Grey Vampires are not a standing reserve because – this is the awful tragedy, the terrible revelation that eventually strikes you about them – they will never be mobilised. Like the Troll, their alibi – to themselves as much as to others (and to the big Other) – is that they are always about to do something major – their scepticism, equivocation and vacillation is just a temporary phase, soon to be set aside. But the Grey Vampire never has much of a sense of urgency. That’s partly because they don’t feel that they have to justify themselves to the world (sometimes there is a class dimension here – the GVs tend to have an implacable core of inner confidence which is the birthright of the dominant classes). They worry about their vacillating drift, but not too much. They have doubts, but – sadly in many ways – those doubts will never harden into a breakdown, any kind of subjective destitution.
The fact of the matter is that there are no conversational slots to fit into other than fawning agreement apparently. Respectful criticism is in fact disrespectful passive-aggressiveness, but disrespectful criticism won’t even be countenanced. Just as with the anti-humanism he’s taken up, it seems to me to be a case of someone who’s read a bit of philosophy and theory but simply doesn’t understand the subtlety of the claims advanced therein – or has allowed himself to get carried away by them such that they shut down thought rather than advancing it. “Anti-humanism” isn’t a fantasy of the annihilation of the human, just as materially-minded discourse critique isn’t aimed at the terminal disruption of discourse altogether. The analysis of social structures and their deformative effect upon discourse isn’t meant to be employed as a sort of defensive wall, an affirmative action programme for the bad ideas of the (self-positioned) abject. Anyone who disagrees with Mark disagrees because they are the over-confident agents of power and class. Sorry, though. Whatever the social dynamics at play, it could be that your ideas are simply wrong.

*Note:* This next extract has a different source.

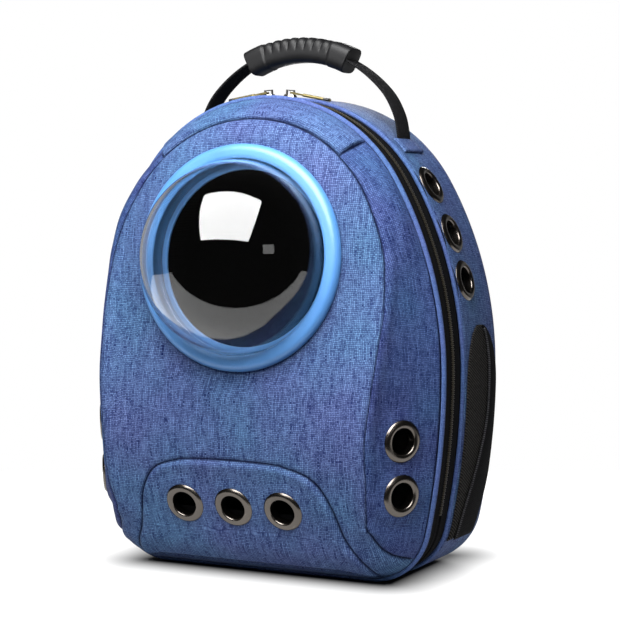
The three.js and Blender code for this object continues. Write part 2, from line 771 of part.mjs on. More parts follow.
function gripGeometry() {
  const steps = Math.round(ribCount * gripStepsPerRib / ribbedShare);
  const path = Array.from({ length: steps + 1 }, (_, n) => {
    const angle = mix(-gripHalfAngle, gripHalfAngle, n / steps);
    return new THREE.Vector2(gripRadius * Math.sin(angle), gripCentreZ + gripRadius * Math.cos(angle));
  });
  const slot = flatSweep(handlePath(0.05), handleY, () => strip(webThickness + 2 * gap, webWidth + 2 * gap));
  return toGeometry(toSolid(flatSweep(path, handleY, gripSection)).subtract(toSolid(slot)));
}

add('handle_grip', gripGeometry(), rubber);
add('handle_webbing', flatSweep(webbingPath(), handleY, () => strip(webThickness, webWidth)), webbing);

const tabThickness = 3;
const tabLength = 16;
const tabWidth = webWidth + 14;
for (const [sideName, side] of [['left', -1], ['right', 1]]) {
  const start = radians(webBaseAngle) + (4 * gap) / crownRadius;
  const path = Array.from({ length: 5 }, (_, n) => {
    const point = crownPoint(start + (tabLength * n) / 4 / crownRadius, gap + tabThickness / 2);
    return new THREE.Vector2(side * point.x, point.y);
  });
  add(`handle_tab_${sideName}`, flatSweep(path, handleY, () => strip(tabThickness, tabWidth)), fabric);
}

// Zip sliders with hinged pulls, on the coil at the top of the arch

const coilOut = -(coilBase - coilHeight);
const sliderLift = coilOut + gap;
const pinRadius = 0.85;
const pinHeight = sliderPlate + bridgeWindow / 2;
const bridgeWidth = 2;
const pinOffset = bridgeLength / 2 - 1.1 - pinRadius - gap;

function box(width, depth, height, x, y, z) {
  return toSolid(new THREE.BoxGeometry(width, depth, height).translate(x, y, z));
}

// The slider along +X: a plate with a bridge that holds the pull's cross pin
function sliderSolid() {
  const plate = new THREE.CylinderGeometry(sliderWidth / 2 * 0.8, sliderWidth / 2, sliderPlate, 8, 1)
    .rotateX(Math.PI / 2).scale(sliderLength / sliderWidth, 1, 1).translate(0, 0, sliderPlate / 2);
  const barHeight = sliderPlate + bridgeWindow + bridgeBar;
  const hoopOuter = box(bridgeLength, bridgeWidth, barHeight - 1, 0, 0, (barHeight - 1) / 2 + 1);
  const hoopInner = box(bridgeLength - 2.2, bridgeWidth * 2, bridgeWindow, 0, 0, sliderPlate + bridgeWindow / 2);
  return toSolid(plate).add(hoopOuter.subtract(hoopInner));
}

// The pull along +X from its pin: two arms beside the bridge and a flat tab with a hole
function pullSolid() {
  const armOffset = bridgeWidth / 2 + 2 * gap + 0.6;
  const armReach = bridgeLength / 2 + 4;
  const pin = toSolid(new THREE.CylinderGeometry(pinRadius, pinRadius, 2 * armOffset, 10));
  const arms = [-1, 1].map((side) => box(
    armReach + pinRadius, 1.2, 2 * pinRadius, (armReach - pinRadius) / 2, side * armOffset, 0));
  const tabStart = armReach - 1;
  const shape = new THREE.Shape();
  const half = pullWidth / 2;
  shape.moveTo(tabStart, -armOffset - 0.6);
  shape.lineTo(pullLength * 0.5, -half);
  shape.lineTo(pullLength - half, -half);
  shape.absarc(pullLength - half, 0, half, -Math.PI / 2, Math.PI / 2, false);
  shape.lineTo(pullLength * 0.5, half);
  shape.lineTo(tabStart, armOffset + 0.6);
  shape.closePath();
  const hole = new THREE.Path();
  hole.absarc(pullLength - half, 0, half * 0.45, 0, Math.PI * 2, true);
  shape.holes.push(hole);
  const tab = new THREE.ExtrudeGeometry(shape, { depth: pullThickness, bevelEnabled: false, curveSegments: 6 })
    .translate(0, 0, -pullThickness / 2);
  return pin.add(arms[0]).add(arms[1]).add(toSolid(tab));
}

for (const [sideName, side] of [['left', -1], ['right', 1]]) {
  const x = sliderMiddle + (side * sliderSpacing) / 2;
  const slope = Math.asin(x / crownRadius);
  const base = crownPoint(slope, sliderLift);
  const frame = new THREE.Matrix4().makeRotationY(slope).setPosition(base.x, coilY, base.y);
  const facing = new THREE.Matrix4().makeScale(side, 1, 1);
  const slider = toGeometry(sliderSolid().transform(facing.elements));
  add(`zip_slider_${sideName}`, slider.applyMatrix4(frame), gunmetal);
  const droop = new THREE.Matrix4().makeRotationY(side * radians(pullDroop))
    .setPosition(side * pinOffset, 0, pinHeight);
  const pull = toGeometry(pullSolid().transform(facing.elements));
  add(`zip_pull_${sideName}`, pull.applyMatrix4(droop).applyMatrix4(frame), oldBrass);
}

// Back: a padded panel and two shoulder straps with ladder buckles

const padStart = rearBack + gap;
const padBack = padStart + padThickness;
const padRows = [
  { inset: 2, y: 0 },
  { inset: 0, y: 0.45 },
  { inset: 3, y: 0.85 },
  { inset: 10, y: 1 },
];
add('back_pad', gridSolid(padRows.map(({ inset, y }) => stations.map((station) => place(
  station, padInset + inset, padStart + padThickness * y))), false), mesh);

// Sweeps a strip along a 3-D path; its flat side keeps to the X direction
function ribbon(points, width, thickness, steps, rounding) {
  const curve = new THREE.CatmullRomCurve3(points);
  const rings = Array.from({ length: steps + 1 }, (_, n) => {
    const share = n / steps;
    const point = curve.getPointAt(share);
    const along = curve.getTangentAt(share);
    const across = new THREE.Vector3(1, 0, 0).addScaledVector(along, -along.x).normalize();
    const out = new THREE.Vector3().crossVectors(across, along);
    const [w, t] = [width / 2, thickness / 2];
    const section = [[-w, -t * rounding], [-w, t * rounding], [-w * 0.8, t], [w * 0.8, t],
      [w, t * rounding], [w, -t * rounding], [w * 0.8, -t], [-w * 0.8, -t]];
    return section.map(([a, b]) => point.clone().addScaledVector(across, a).addScaledVector(out, b));
  });
  return gridSolid(rings, false);
}

// Path of a strap pad: x as a share of bodyWidth, behind as a share of strapReach, z as a share of bodyHeight
const strapPath = [
  { x: 0.14, behind: 0.02, height: 0.852 },
  { x: 0.14, behind: 0.3, height: 0.852 },
  { x: 0.146, behind: 0.8, height: 0.83 },
  { x: 0.156, behind: 1.033, height: 0.76 },
  { x: 0.168, behind: 1.1, height: 0.67 },
  { x: 0.182, behind: 1, height: 0.56 },
  { x: 0.198, behind: 0.667, height: 0.46 },
  { x: 0.203, behind: 0.5, height: 0.41 },
  { x: 0.203, behind: 0.5, height: 0.385 },
];

// Path of the webbing below it, as shares of the way from the buckle to the anchor on the back pad
const strapWebPath = [
  { across: 0, drop: 0, near: 0 },
  { across: 0, drop: 0.3, near: 0.05 },
  { across: 0.3, drop: 0.55, near: 0.35 },
  { across: 0.7, drop: 0.8, near: 0.85 },
  { across: 1, drop: 1, near: 1 },
];
const strapAnchor = { x: 0.312, height: 0.135 };

const behindPad = (rows, side) => rows.map(({ x, behind, height }) => new THREE.Vector3(
  side * x * bodyWidth, padBack + behind * strapReach, height * bodyHeight));

// A frame with two slots, flat in XZ
function buckleGeometry() {
  const [w, h] = [buckleWidth / 2, buckleHeight / 2];
  const corners = [[-w, -h], [w, -h], [w * 0.9, h], [-w * 0.9, h]];
  const shape = new THREE.Shape(corners.map(([x, y]) => new THREE.Vector2(x, y)));
  for (const middle of [-h * 0.42, h * 0.42]) {
    const [slotHalf, slotHeight] = [webWidth / 2 + 1, h * 0.2];
    shape.holes.push(new THREE.Path([
      [-slotHalf, middle - slotHeight], [-slotHalf, middle + slotHeight],
      [slotHalf, middle + slotHeight], [slotHalf, middle - slotHeight],
    ].map(([x, y]) => new THREE.Vector2(x, y))));
  }
  return new THREE.ExtrudeGeometry(shape, { depth: buckleThickness, bevelEnabled: false })
    .translate(0, 0, -buckleThickness / 2).rotateX(Math.PI / 2);
}

for (const [sideName, side] of [['left', -1], ['right', 1]]) {
  const strapLine = behindPad(strapPath, side);
  add(`shoulder_strap_${sideName}`, ribbon(strapLine, strapWidth, strapThickness, 12, 0.5), mesh);
  const end = strapLine.at(-1);
  const from = new THREE.Vector3(
    end.x, end.y - (buckleThickness + webThickness) / 2 - gap, end.z - gap - buckleHeight * 0.2);
  const to = new THREE.Vector3(
    side * strapAnchor.x * bodyWidth, padBack + 2 * gap + webThickness / 2, strapAnchor.height * bodyHeight);
  const webLine = strapWebPath.map(({ across, drop, near }) => new THREE.Vector3(
    mix(from.x, to.x, across), mix(from.y, to.y, near), mix(from.z, to.z, drop)));
  add(`strap_webbing_${sideName}`, ribbon(webLine, webWidth, webThickness, 8, 0.9), webbing);
  const buckle = asPlain(buckleGeometry());
  buckle.translate(end.x, end.y, end.z - buckleHeight / 2 - gap);
  add(`strap_buckle_${sideName}`, buckle, buckleResin);
}

// The origin moves to the middle of the rear shell's flat base
group.position.y = -(rearStart + edgeStart) / 2;

export default group;
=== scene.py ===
"""Looks of the bubble pet carrier backpack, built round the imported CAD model.

Blender works in metres. The shapes below are worked out in millimetres in the CAD source's own frame, where
y = 0 is the middle of the front piping, and to_metres() moves them into the row frame.
"""
import math

import bmesh
import bpy
import numpy as np
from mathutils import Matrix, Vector, kdtree


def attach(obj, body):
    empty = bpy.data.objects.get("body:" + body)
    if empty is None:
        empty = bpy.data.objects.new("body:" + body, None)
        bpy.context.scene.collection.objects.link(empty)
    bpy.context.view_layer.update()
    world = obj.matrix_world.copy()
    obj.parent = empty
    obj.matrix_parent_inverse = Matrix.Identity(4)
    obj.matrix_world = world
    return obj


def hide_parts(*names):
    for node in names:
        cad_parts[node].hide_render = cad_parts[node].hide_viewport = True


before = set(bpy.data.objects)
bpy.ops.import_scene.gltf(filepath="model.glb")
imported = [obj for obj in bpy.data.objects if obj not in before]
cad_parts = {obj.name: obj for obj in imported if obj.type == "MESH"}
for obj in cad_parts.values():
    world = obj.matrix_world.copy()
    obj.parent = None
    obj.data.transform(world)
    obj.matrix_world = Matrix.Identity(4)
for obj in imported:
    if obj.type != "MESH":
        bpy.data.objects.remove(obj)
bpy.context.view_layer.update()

# Sizes, as in the CAD source, in millimetres and degrees
BODY_HEIGHT = 415
BODY_WIDTH = 339
CROWN_RADIUS = 145
CROWN_SWEEP = 60
LOWER_FLANK_RADIUS = 650
BASE_CORNER_RADIUS = 56
FRONT_DEPTH = 70
REAR_DEPTH = 95
REAR_EDGE_RADIUS = 30
WALL = 4
GAP = 0.3
PIPING_RADIUS = 2.7
REAR_PIPING_RADIUS = 1.8
ZIP_BAND_WIDTH = 36
TAPE_INSET = 2.8
TAPE_THICKNESS = 1.5
WINDOW_HEIGHT = 276
WINDOW_LEAN = 5
WINDOW_SEAT_DEPTH = 47.5
RING_RADIUS = 96.5
RING_INNER_RADIUS = 83.3
RING_HEIGHT = 9
DOME_RADIUS = 83
DOME_THICKNESS = 2.2
DOME_RISE = 3
INNER_RING_RADIUS = 76
WINDOW_HOLE_RADIUS = 88
VENT_FLANGE_RADIUS = 18
VENT_HOLE_RADIUS = 11
GRIP_LENGTH = 99
GRIP_RADIUS = 112
GRIP_RISE = 43.2
GRIP_WIDTH = 27
GRIP_THICKNESS = 22.5
RIB_COUNT = 8
WEB_WIDTH = 25
WEB_THICKNESS = 2
WEB_BASE_ANGLE = 43
PAD_THICKNESS = 12
PAD_INSET = 40
STRAP_WIDTH = 60
STRAP_THICKNESS = 12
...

It’s all very strange. Mark and his friends take a rather ungrounded poke at Badiou, and when others respond, he writes a series of posts against people taking pokes at Great Thinkers like himself. He claims that academics are always locked up in the meta and passive-aggressive contentless argument, yet he responds to critique with a maddeningly complex meta-argument about discursive circumstances, never getting anywhere near the point at hand. He attacks the failure of nerve on the part of his critics, yet can’t even muster the chutzpah to throw a punch at any actual person. He positions himself as oppressed by class characterizations, but can’t respond with anything but vague ad hominems about the upbringing and confidence of his interlocutors. He seems to be caught in a trap of terminal performative contradiction. Above all else, he accuses everyone else of convictionless slickness – when it looks, with each post, more and more unlikely that there’s anything other than polish and PR behind the stuff he’s peddling…. If it’s not true, well, it’d be a good thing to stop with the brand defense and claims of unfair treatment and just explain what he’s talking about.